_WHAT TO PRODUCE_
List each line of the data that holds the string "overall".

== EXERCISE MATERIAL

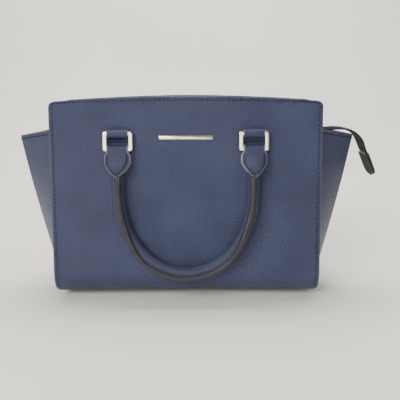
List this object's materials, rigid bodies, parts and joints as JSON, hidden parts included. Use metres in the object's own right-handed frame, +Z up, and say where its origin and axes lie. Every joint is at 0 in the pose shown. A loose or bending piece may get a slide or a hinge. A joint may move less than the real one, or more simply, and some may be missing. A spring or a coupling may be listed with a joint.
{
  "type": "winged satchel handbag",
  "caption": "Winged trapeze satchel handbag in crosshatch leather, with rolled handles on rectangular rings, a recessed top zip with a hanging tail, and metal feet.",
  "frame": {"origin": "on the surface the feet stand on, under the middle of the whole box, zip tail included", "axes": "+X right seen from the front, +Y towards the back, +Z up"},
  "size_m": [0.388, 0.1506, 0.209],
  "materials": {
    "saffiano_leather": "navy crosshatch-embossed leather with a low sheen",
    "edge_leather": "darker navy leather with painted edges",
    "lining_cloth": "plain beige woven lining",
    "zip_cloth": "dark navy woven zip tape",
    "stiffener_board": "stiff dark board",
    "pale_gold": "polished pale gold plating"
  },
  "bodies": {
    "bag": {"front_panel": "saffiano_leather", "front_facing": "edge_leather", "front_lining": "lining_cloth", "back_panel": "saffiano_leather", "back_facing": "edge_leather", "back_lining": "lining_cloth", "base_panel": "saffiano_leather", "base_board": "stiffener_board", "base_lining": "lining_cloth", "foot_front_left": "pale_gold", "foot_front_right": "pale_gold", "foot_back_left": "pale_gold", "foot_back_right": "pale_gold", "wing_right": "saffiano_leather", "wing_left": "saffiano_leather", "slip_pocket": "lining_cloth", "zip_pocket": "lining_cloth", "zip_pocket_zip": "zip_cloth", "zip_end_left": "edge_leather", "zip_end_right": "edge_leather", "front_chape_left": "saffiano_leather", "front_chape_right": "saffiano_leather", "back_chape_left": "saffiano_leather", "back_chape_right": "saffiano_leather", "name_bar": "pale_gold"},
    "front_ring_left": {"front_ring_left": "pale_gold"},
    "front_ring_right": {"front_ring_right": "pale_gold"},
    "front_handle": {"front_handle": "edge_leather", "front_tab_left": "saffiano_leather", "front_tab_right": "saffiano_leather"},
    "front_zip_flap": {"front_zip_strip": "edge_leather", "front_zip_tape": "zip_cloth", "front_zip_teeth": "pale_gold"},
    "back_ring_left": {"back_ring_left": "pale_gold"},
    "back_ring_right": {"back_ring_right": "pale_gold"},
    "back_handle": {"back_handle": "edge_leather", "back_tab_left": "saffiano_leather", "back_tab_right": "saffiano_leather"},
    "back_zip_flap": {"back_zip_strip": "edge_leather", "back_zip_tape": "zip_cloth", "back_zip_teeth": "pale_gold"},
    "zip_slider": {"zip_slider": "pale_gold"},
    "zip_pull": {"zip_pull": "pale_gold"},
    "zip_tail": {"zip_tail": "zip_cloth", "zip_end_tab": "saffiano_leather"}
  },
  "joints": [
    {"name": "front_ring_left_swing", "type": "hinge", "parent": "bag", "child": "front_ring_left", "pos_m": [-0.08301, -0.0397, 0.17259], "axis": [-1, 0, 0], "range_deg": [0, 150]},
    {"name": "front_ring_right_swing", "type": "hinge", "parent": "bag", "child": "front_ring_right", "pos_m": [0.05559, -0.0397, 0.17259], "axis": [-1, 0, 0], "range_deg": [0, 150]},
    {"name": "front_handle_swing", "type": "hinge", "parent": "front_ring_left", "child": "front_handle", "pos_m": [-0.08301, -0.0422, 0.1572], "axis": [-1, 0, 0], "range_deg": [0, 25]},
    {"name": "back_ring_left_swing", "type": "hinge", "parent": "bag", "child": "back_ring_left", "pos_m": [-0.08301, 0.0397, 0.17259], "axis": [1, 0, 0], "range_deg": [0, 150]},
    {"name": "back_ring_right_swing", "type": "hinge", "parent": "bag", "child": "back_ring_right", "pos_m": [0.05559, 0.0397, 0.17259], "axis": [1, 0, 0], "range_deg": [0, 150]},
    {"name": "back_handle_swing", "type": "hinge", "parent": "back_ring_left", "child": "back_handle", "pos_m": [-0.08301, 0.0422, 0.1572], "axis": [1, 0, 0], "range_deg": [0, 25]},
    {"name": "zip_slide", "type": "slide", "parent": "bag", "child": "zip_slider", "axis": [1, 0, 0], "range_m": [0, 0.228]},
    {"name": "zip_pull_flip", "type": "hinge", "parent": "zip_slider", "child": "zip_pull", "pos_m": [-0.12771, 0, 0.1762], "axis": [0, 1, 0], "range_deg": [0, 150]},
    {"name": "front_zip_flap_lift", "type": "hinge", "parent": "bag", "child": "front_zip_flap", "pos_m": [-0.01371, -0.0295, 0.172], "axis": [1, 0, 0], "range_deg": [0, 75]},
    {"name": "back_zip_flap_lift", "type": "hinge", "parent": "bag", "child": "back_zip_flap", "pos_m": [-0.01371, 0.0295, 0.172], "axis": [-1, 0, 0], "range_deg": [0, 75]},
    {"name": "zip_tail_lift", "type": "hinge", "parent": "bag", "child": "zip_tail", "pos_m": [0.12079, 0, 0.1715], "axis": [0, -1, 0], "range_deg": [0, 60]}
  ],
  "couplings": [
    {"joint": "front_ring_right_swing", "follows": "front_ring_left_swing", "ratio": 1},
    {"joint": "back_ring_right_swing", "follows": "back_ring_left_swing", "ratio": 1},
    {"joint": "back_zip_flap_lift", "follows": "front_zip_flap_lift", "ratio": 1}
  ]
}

====
== EXERCISE MATERIAL

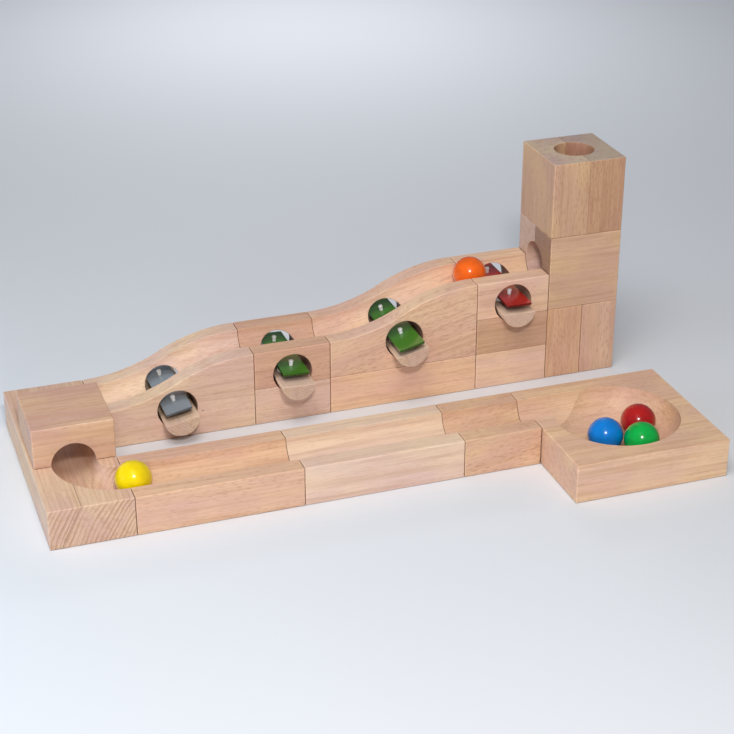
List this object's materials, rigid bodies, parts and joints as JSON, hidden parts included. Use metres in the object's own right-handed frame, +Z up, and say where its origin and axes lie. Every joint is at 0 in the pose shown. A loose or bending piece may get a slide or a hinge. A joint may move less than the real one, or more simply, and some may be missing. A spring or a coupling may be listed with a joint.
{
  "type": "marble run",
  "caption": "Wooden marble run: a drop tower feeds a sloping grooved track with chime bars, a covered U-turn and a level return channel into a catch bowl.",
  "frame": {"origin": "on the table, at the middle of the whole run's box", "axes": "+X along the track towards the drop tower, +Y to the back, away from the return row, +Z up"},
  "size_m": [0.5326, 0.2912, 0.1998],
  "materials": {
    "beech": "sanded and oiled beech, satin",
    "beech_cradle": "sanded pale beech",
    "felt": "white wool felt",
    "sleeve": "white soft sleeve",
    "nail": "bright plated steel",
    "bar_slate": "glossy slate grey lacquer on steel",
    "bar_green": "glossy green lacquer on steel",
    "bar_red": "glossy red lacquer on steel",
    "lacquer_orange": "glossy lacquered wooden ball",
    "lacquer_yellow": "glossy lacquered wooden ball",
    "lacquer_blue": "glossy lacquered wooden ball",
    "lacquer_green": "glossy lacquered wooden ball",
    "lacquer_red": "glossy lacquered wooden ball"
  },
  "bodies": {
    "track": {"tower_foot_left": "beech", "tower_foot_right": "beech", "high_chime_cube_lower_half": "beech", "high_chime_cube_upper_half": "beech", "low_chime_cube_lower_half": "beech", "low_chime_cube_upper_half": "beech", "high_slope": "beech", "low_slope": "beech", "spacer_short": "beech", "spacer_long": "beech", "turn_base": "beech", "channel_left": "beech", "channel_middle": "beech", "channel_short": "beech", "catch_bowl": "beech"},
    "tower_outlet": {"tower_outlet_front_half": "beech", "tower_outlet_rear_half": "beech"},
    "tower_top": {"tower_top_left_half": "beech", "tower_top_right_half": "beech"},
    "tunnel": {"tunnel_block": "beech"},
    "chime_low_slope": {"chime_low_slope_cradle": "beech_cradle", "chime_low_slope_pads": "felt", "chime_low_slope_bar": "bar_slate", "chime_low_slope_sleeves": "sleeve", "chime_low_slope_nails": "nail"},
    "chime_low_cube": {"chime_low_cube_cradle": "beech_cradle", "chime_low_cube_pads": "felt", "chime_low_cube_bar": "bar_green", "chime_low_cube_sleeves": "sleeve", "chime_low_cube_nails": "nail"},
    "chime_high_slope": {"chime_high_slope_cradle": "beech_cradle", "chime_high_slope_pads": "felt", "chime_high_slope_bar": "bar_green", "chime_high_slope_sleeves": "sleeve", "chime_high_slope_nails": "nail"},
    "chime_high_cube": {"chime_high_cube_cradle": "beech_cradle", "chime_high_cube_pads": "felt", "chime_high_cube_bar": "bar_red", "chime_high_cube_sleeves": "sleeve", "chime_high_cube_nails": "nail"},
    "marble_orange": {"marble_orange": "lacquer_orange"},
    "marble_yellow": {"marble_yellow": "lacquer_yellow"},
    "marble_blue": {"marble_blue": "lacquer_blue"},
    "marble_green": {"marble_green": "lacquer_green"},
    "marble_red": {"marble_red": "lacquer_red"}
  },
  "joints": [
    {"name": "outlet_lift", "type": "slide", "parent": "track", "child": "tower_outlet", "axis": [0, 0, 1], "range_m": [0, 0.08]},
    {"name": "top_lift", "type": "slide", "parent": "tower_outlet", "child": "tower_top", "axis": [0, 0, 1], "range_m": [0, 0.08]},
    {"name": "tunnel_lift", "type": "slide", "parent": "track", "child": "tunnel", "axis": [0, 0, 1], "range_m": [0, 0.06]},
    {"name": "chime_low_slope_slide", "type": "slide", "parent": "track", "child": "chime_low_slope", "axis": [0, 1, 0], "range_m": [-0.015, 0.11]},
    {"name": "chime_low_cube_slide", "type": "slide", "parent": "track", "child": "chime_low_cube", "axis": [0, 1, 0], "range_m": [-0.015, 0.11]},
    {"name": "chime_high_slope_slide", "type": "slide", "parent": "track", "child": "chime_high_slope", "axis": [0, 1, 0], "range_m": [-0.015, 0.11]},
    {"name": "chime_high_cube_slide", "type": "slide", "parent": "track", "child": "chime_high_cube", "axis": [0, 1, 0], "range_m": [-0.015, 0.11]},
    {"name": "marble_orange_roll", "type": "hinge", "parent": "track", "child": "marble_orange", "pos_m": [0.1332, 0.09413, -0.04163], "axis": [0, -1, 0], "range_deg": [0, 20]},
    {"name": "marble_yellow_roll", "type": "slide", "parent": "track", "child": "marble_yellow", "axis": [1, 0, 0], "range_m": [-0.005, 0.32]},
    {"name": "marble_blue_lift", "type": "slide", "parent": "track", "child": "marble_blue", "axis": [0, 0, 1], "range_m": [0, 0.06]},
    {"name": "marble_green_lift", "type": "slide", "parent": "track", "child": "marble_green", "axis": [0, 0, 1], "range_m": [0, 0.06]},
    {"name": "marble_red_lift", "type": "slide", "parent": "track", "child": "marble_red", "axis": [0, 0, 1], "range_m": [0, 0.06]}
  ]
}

====
== EXERCISE MATERIAL

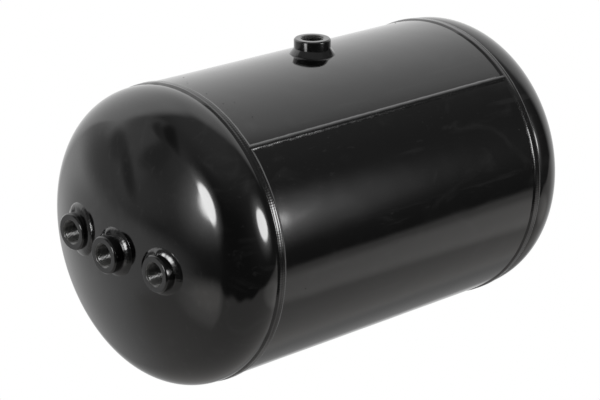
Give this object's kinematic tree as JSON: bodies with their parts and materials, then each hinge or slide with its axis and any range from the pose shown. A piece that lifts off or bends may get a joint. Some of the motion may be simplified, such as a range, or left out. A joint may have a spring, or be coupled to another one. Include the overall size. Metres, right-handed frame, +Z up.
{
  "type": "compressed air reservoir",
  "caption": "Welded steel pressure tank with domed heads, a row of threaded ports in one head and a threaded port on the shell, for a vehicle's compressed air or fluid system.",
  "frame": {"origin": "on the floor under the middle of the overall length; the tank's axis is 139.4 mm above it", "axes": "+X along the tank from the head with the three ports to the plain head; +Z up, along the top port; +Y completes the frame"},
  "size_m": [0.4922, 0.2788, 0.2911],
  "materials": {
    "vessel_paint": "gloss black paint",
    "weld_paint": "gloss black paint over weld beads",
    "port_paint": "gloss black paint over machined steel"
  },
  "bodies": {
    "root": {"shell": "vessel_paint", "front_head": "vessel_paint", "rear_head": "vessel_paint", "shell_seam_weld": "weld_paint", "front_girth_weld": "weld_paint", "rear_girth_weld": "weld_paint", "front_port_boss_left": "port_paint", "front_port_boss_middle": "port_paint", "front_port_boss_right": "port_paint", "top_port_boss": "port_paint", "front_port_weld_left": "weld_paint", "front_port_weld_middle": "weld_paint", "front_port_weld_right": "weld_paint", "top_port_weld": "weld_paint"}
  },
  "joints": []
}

====

_FINAL RESULT_
Give this object's kinematic tree as JSON: bodies with their parts and materials, then each hinge or slide with its axis and any range from the pose shown. A piece that lifts off or bends may get a joint. Some of the motion may be simplified, such as a range, or left out. A joint may have a spring, or be coupled to another one. Include the overall size. Metres, right-handed frame, +Z up.
  "frame": {"origin": "on the floor under the middle of the overall length; the tank's axis is 139.4 mm above it", "axes": "+X along the tank from the head with the three ports to the plain head; +Z up, along the top port; +Y completes the frame"},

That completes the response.